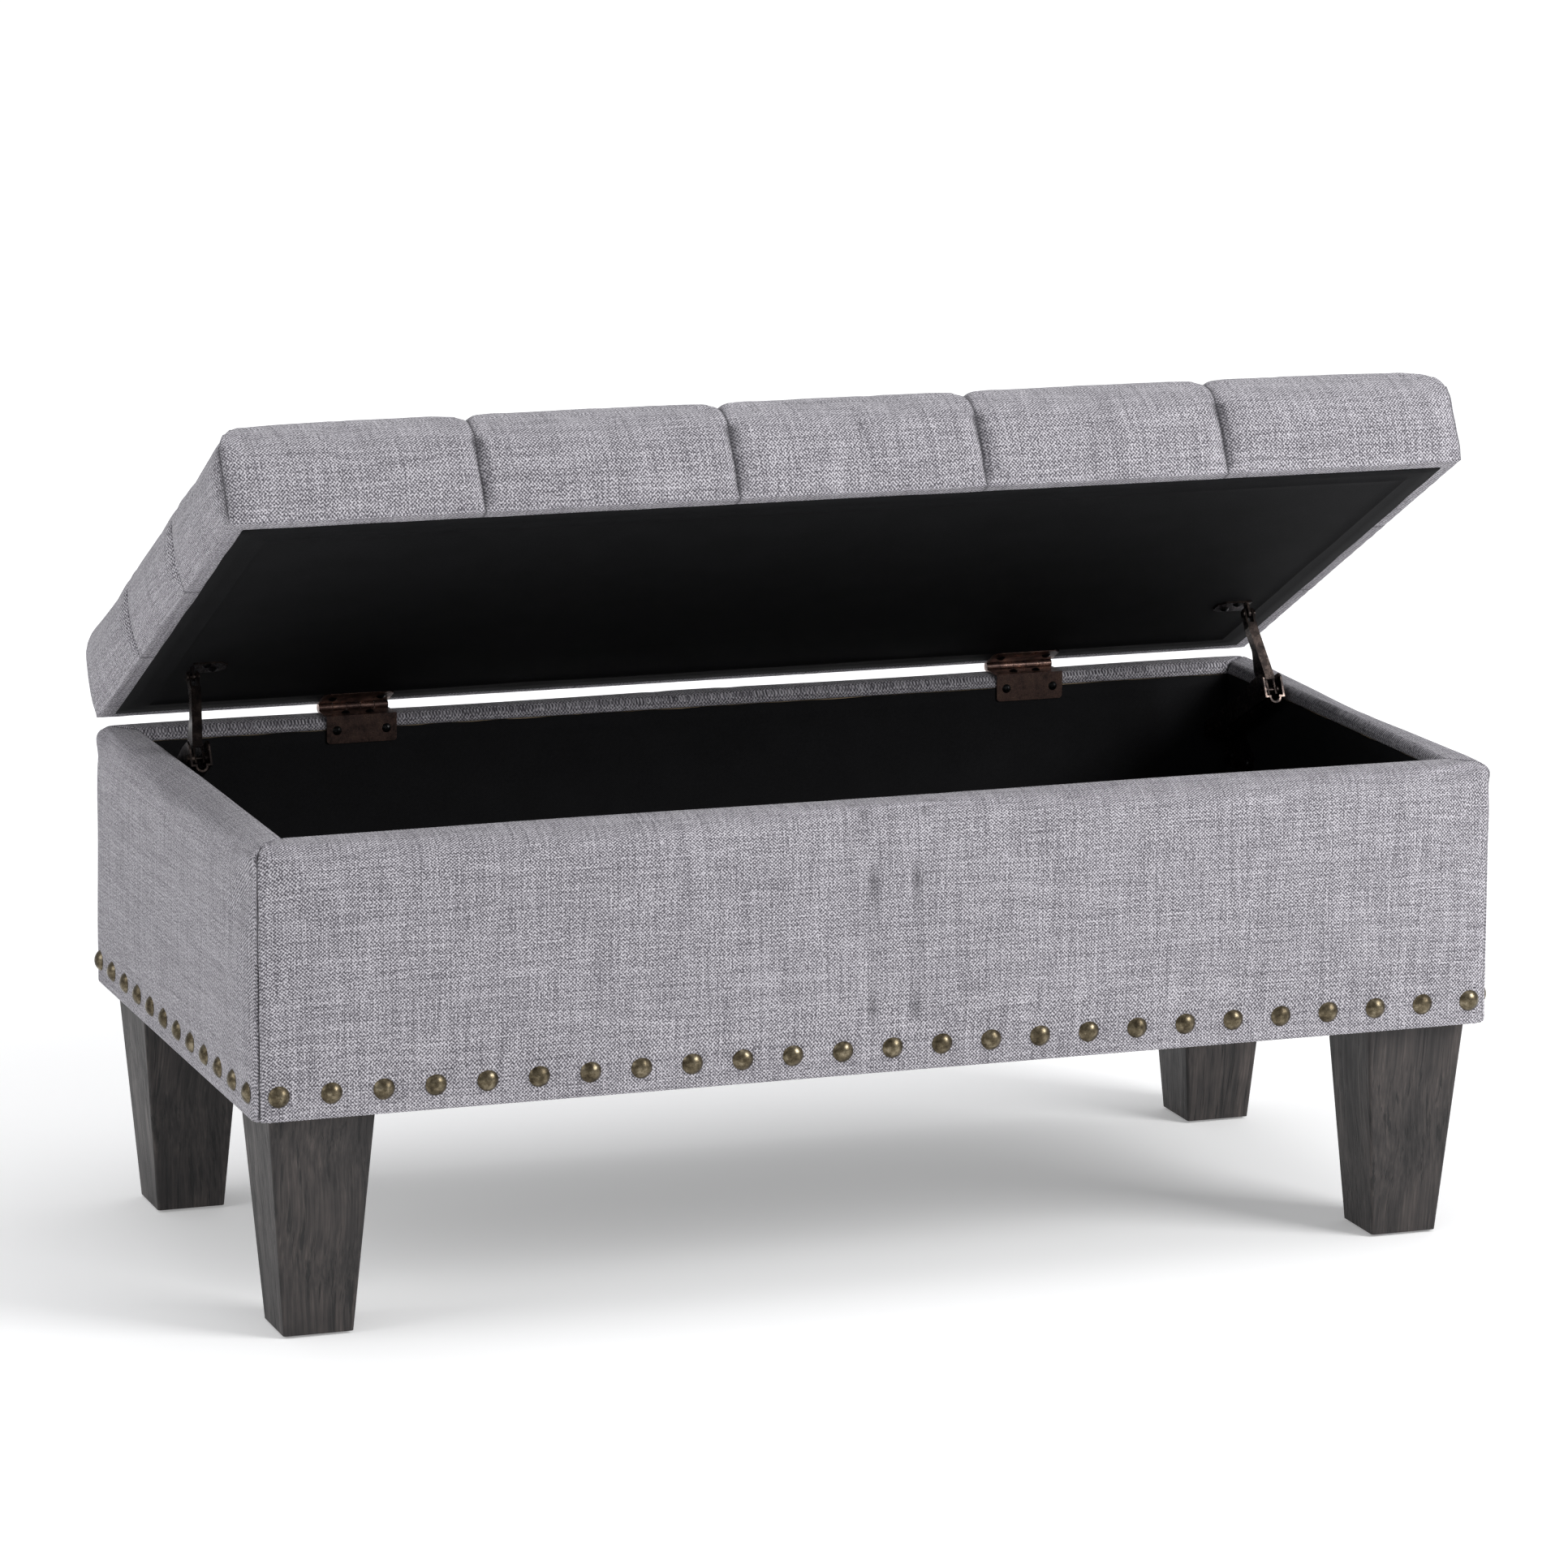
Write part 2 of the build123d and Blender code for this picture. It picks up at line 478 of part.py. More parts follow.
box_nodes["left_stay_base"], box_nodes["right_stay_base"] = base, mirror_x(base)
lid_nodes["left_stay_bracket"], lid_nodes["right_stay_bracket"] = bracket, mirror_x(bracket)
box_nodes["stay_base_rivets"] = group([base_rivet, mirror_x(base_rivet)])
box_nodes["stay_base_screws"] = group(base_screws + [mirror_x(q) for q in base_screws])
lid_nodes["stay_bracket_rivets"] = group([bracket_rivet, mirror_x(bracket_rivet)])
lid_nodes["stay_bracket_screws"] = group(bracket_screws + [mirror_x(q) for q in bracket_screws])
for side, m_ in (("left", lambda q: q), ("right", mirror_x)):
    bores = [m_(q) for q in base_bores]
    panels[f"{side}_panel"] -= bores
    liners[side] -= bores
    lid_holes += [m_(q) for q in bracket_bores]
    box_nodes[f"{side}_stay_link"] = m_(link)
    box_nodes[f"{side}_stay_arm"] = m_(arm)
    box_nodes[f"{side}_stay_elbow_rivet"] = m_(elbow_rivet)
    box_nodes[f"{side}_stay_elbow_washers"] = group([m_(q) for q in washers])

lid_liner -= lid_holes
lid_cover -= lid_holes
lid_board -= lid_holes
lid_nodes.update(lid_cover=lid_cover, lid_foam=lid_foam, lid_board=lid_board, lid_liner=lid_liner)

box_nodes.update(panels, bottom_panel=bottom_panel, floor_liner=floor_liner, dust_cover=dust_cover)
for side in ("front", "rear", "left", "right"):
    box_nodes[f"{side}_cover"] = covers[side]
    box_nodes[f"{side}_padding"] = pads[side]
    box_nodes[f"{side}_liner"] = liners[side]

# ---- place the origin and write one file for each node ----
nodes = dict(box_nodes)
nodes.update({name: raise_lid(shape) for name, shape in lid_nodes.items()})
spans = [s.bounding_box() for s in nodes.values()]
SHIFT_Y = -(min(q.min.Y for q in spans) + max(q.max.Y for q in spans)) / 2

os.makedirs("parts", exist_ok=True)
for name, shape in nodes.items():
    export_step(Pos(0, SHIFT_Y, 0) * shape, f"parts/{name}.step")
print(len(nodes), "nodes, y shift", round(SHIFT_Y, 4))
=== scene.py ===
"""Storage bench: linen upholstery, linings, finishes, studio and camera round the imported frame."""
import json
from math import cos, exp, hypot, radians, sin, tanh

import bmesh
import bpy
from mathutils import Matrix, Vector, noise


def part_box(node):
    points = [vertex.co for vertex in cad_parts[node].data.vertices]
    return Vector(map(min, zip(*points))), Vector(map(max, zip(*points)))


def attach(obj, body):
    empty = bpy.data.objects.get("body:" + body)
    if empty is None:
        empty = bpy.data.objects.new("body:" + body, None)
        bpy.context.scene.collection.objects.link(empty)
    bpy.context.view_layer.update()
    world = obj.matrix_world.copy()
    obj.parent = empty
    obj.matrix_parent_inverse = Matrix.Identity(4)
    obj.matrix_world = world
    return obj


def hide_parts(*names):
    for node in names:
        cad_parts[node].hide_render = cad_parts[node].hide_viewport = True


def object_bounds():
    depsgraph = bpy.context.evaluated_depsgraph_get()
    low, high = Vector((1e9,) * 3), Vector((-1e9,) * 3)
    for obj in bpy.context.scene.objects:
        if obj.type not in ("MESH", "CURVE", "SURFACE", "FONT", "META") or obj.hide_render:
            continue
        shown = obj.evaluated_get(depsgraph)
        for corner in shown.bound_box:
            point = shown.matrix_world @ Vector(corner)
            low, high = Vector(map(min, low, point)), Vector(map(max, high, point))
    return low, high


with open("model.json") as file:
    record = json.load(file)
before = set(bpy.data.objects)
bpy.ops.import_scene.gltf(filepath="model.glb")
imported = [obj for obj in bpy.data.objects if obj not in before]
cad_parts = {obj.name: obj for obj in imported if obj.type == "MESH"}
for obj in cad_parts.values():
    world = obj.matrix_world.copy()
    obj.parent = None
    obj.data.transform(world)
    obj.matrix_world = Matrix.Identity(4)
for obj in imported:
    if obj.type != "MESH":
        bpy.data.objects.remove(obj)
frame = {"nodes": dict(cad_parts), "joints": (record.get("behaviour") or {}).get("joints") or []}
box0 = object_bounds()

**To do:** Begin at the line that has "obj.matrix_world = world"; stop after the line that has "return low, high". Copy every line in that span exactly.

**Complete answer:**
    obj.matrix_world = world
    return obj


def hide_parts(*names):
    for node in names:
        cad_parts[node].hide_render = cad_parts[node].hide_viewport = True


def object_bounds():
    depsgraph = bpy.context.evaluated_depsgraph_get()
    low, high = Vector((1e9,) * 3), Vector((-1e9,) * 3)
    for obj in bpy.context.scene.objects:
        if obj.type not in ("MESH", "CURVE", "SURFACE", "FONT", "META") or obj.hide_render:
            continue
        shown = obj.evaluated_get(depsgraph)
        for corner in shown.bound_box:
            point = shown.matrix_world @ Vector(corner)
            low, high = Vector(map(min, low, point)), Vector(map(max, high, point))
    return low, high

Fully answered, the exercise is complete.